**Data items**
════
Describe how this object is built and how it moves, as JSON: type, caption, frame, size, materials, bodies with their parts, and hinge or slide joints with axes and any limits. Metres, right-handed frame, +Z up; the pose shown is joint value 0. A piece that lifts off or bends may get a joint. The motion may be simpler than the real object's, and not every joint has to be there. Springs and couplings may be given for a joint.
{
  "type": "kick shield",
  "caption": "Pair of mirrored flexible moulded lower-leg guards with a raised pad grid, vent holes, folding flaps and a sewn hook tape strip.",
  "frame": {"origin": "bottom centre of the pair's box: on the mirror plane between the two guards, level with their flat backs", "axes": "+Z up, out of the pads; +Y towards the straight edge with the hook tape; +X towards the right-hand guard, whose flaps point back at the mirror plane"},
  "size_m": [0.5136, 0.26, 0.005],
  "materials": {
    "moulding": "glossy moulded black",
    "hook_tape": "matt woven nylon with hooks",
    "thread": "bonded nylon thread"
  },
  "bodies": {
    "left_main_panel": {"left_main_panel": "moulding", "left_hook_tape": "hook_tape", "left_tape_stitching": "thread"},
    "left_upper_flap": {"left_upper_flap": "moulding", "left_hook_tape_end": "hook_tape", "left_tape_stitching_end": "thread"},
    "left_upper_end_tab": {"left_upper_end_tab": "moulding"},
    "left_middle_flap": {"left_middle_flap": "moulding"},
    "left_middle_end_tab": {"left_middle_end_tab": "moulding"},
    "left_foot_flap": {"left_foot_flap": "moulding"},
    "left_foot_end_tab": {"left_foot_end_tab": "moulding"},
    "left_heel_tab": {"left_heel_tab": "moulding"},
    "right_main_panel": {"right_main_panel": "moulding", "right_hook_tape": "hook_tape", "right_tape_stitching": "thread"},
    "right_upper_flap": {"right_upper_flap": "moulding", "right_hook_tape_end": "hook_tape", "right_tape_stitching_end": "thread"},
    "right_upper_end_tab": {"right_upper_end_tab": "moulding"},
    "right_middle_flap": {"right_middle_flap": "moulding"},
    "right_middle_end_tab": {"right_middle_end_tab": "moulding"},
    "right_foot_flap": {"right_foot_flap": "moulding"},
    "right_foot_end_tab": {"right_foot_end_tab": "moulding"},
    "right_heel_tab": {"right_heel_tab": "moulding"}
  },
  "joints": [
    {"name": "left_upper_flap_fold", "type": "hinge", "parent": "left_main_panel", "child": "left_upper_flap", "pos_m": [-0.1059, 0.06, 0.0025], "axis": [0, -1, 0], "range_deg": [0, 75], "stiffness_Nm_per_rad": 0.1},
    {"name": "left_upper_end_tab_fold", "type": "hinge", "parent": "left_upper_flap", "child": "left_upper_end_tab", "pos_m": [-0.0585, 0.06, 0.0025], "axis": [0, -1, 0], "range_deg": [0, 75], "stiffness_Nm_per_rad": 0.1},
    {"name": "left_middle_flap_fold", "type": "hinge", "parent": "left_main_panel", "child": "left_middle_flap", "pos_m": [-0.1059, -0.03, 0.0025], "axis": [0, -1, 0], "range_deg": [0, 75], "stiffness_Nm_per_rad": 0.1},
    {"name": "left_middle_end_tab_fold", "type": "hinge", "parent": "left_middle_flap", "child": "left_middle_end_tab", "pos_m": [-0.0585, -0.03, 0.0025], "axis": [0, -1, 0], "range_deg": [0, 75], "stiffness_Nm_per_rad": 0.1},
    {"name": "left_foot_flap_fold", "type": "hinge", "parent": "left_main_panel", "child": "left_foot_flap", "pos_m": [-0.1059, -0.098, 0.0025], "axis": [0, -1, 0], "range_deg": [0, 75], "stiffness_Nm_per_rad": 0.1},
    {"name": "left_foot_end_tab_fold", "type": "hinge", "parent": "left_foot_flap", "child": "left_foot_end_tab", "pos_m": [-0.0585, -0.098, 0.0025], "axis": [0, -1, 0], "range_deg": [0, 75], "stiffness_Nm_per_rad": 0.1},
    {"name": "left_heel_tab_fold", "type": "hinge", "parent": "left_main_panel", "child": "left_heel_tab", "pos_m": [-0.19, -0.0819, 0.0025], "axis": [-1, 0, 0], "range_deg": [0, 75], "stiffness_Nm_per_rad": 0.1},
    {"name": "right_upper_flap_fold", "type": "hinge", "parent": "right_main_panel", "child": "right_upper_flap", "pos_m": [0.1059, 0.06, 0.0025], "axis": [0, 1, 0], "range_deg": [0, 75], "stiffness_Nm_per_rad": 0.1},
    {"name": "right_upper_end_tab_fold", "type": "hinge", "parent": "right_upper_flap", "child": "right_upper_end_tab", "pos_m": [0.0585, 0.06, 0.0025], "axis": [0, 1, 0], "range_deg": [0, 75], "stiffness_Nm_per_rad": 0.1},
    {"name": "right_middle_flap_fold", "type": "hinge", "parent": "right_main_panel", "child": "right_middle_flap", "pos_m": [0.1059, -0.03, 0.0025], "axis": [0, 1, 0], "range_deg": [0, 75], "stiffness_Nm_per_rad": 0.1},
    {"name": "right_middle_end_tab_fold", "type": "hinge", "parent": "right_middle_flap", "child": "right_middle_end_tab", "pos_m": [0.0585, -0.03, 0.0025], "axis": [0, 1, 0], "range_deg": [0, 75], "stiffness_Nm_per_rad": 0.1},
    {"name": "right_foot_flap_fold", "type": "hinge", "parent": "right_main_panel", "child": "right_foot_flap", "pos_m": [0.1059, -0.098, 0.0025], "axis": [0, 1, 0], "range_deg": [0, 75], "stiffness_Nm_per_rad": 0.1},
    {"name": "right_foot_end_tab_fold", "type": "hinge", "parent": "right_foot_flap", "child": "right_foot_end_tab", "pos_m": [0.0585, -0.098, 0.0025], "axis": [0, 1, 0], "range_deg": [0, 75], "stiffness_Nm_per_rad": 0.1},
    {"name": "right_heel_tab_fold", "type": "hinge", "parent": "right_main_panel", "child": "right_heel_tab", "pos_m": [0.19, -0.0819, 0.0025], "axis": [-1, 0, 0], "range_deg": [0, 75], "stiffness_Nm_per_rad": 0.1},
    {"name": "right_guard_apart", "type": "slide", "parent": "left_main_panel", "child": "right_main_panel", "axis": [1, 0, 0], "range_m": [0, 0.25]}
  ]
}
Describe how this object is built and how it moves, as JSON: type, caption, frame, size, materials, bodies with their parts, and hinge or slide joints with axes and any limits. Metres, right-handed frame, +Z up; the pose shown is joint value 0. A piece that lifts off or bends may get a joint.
════
Set down the material above again, word for word.

Describe how this object is built and how it moves, as JSON: type, caption, frame, size, materials, bodies with their parts, and hinge or slide joints with axes and any limits. Metres, right-handed frame, +Z up; the pose shown is joint value 0. A piece that lifts off or bends may get a joint. The motion may be simpler than the real object's, and not every joint has to be there. Springs and couplings may be given for a joint.
{
  "type": "kick shield",
  "caption": "Pair of mirrored flexible moulded lower-leg guards with a raised pad grid, vent holes, folding flaps and a sewn hook tape strip.",
  "frame": {"origin": "bottom centre of the pair's box: on the mirror plane between the two guards, level with their flat backs", "axes": "+Z up, out of the pads; +Y towards the straight edge with the hook tape; +X towards the right-hand guard, whose flaps point back at the mirror plane"},
  "size_m": [0.5136, 0.26, 0.005],
  "materials": {
    "moulding": "glossy moulded black",
    "hook_tape": "matt woven nylon with hooks",
    "thread": "bonded nylon thread"
  },
  "bodies": {
    "left_main_panel": {"left_main_panel": "moulding", "left_hook_tape": "hook_tape", "left_tape_stitching": "thread"},
    "left_upper_flap": {"left_upper_flap": "moulding", "left_hook_tape_end": "hook_tape", "left_tape_stitching_end": "thread"},
    "left_upper_end_tab": {"left_upper_end_tab": "moulding"},
    "left_middle_flap": {"left_middle_flap": "moulding"},
    "left_middle_end_tab": {"left_middle_end_tab": "moulding"},
    "left_foot_flap": {"left_foot_flap": "moulding"},
    "left_foot_end_tab": {"left_foot_end_tab": "moulding"},
    "left_heel_tab": {"left_heel_tab": "moulding"},
    "right_main_panel": {"right_main_panel": "moulding", "right_hook_tape": "hook_tape", "right_tape_stitching": "thread"},
    "right_upper_flap": {"right_upper_flap": "moulding", "right_hook_tape_end": "hook_tape", "right_tape_stitching_end": "thread"},
    "right_upper_end_tab": {"right_upper_end_tab": "moulding"},
    "right_middle_flap": {"right_middle_flap": "moulding"},
    "right_middle_end_tab": {"right_middle_end_tab": "moulding"},
    "right_foot_flap": {"right_foot_flap": "moulding"},
    "right_foot_end_tab": {"right_foot_end_tab": "moulding"},
    "right_heel_tab": {"right_heel_tab": "moulding"}
  },
  "joints": [
    {"name": "left_upper_flap_fold", "type": "hinge", "parent": "left_main_panel", "child": "left_upper_flap", "pos_m": [-0.1059, 0.06, 0.0025], "axis": [0, -1, 0], "range_deg": [0, 75], "stiffness_Nm_per_rad": 0.1},
    {"name": "left_upper_end_tab_fold", "type": "hinge", "parent": "left_upper_flap", "child": "left_upper_end_tab", "pos_m": [-0.0585, 0.06, 0.0025], "axis": [0, -1, 0], "range_deg": [0, 75], "stiffness_Nm_per_rad": 0.1},
    {"name": "left_middle_flap_fold", "type": "hinge", "parent": "left_main_panel", "child": "left_middle_flap", "pos_m": [-0.1059, -0.03, 0.0025], "axis": [0, -1, 0], "range_deg": [0, 75], "stiffness_Nm_per_rad": 0.1},
    {"name": "left_middle_end_tab_fold", "type": "hinge", "parent": "left_middle_flap", "child": "left_middle_end_tab", "pos_m": [-0.0585, -0.03, 0.0025], "axis": [0, -1, 0], "range_deg": [0, 75], "stiffness_Nm_per_rad": 0.1},
    {"name": "left_foot_flap_fold", "type": "hinge", "parent": "left_main_panel", "child": "left_foot_flap", "pos_m": [-0.1059, -0.098, 0.0025], "axis": [0, -1, 0], "range_deg": [0, 75], "stiffness_Nm_per_rad": 0.1},
    {"name": "left_foot_end_tab_fold", "type": "hinge", "parent": "left_foot_flap", "child": "left_foot_end_tab", "pos_m": [-0.0585, -0.098, 0.0025], "axis": [0, -1, 0], "range_deg": [0, 75], "stiffness_Nm_per_rad": 0.1},
    {"name": "left_heel_tab_fold", "type": "hinge", "parent": "left_main_panel", "child": "left_heel_tab", "pos_m": [-0.19, -0.0819, 0.0025], "axis": [-1, 0, 0], "range_deg": [0, 75], "stiffness_Nm_per_rad": 0.1},
    {"name": "right_upper_flap_fold", "type": "hinge", "parent": "right_main_panel", "child": "right_upper_flap", "pos_m": [0.1059, 0.06, 0.0025], "axis": [0, 1, 0], "range_deg": [0, 75], "stiffness_Nm_per_rad": 0.1},
    {"name": "right_upper_end_tab_fold", "type": "hinge", "parent": "right_upper_flap", "child": "right_upper_end_tab", "pos_m": [0.0585, 0.06, 0.0025], "axis": [0, 1, 0], "range_deg": [0, 75], "stiffness_Nm_per_rad": 0.1},
    {"name": "right_middle_flap_fold", "type": "hinge", "parent": "right_main_panel", "child": "right_middle_flap", "pos_m": [0.1059, -0.03, 0.0025], "axis": [0, 1, 0], "range_deg": [0, 75], "stiffness_Nm_per_rad": 0.1},
    {"name": "right_middle_end_tab_fold", "type": "hinge", "parent": "right_middle_flap", "child": "right_middle_end_tab", "pos_m": [0.0585, -0.03, 0.0025], "axis": [0, 1, 0], "range_deg": [0, 75], "stiffness_Nm_per_rad": 0.1},
    {"name": "right_foot_flap_fold", "type": "hinge", "parent": "right_main_panel", "child": "right_foot_flap", "pos_m": [0.1059, -0.098, 0.0025], "axis": [0, 1, 0], "range_deg": [0, 75], "stiffness_Nm_per_rad": 0.1},
    {"name": "right_foot_end_tab_fold", "type": "hinge", "parent": "right_foot_flap", "child": "right_foot_end_tab", "pos_m": [0.0585, -0.098, 0.0025], "axis": [0, 1, 0], "range_deg": [0, 75], "stiffness_Nm_per_rad": 0.1},
    {"name": "right_heel_tab_fold", "type": "hinge", "parent": "right_main_panel", "child": "right_heel_tab", "pos_m": [0.19, -0.0819, 0.0025], "axis": [-1, 0, 0], "range_deg": [0, 75], "stiffness_Nm_per_rad": 0.1},
    {"name": "right_guard_apart", "type": "slide", "parent": "left_main_panel", "child": "right_main_panel", "axis": [1, 0, 0], "range_m": [0, 0.25]}
  ]
}
Describe how this object is built and how it moves, as JSON: type, caption, frame, size, materials, bodies with their parts, and hinge or slide joints with axes and any limits. Metres, right-handed frame, +Z up; the pose shown is joint value 0. A piece that lifts off or bends may get a joint.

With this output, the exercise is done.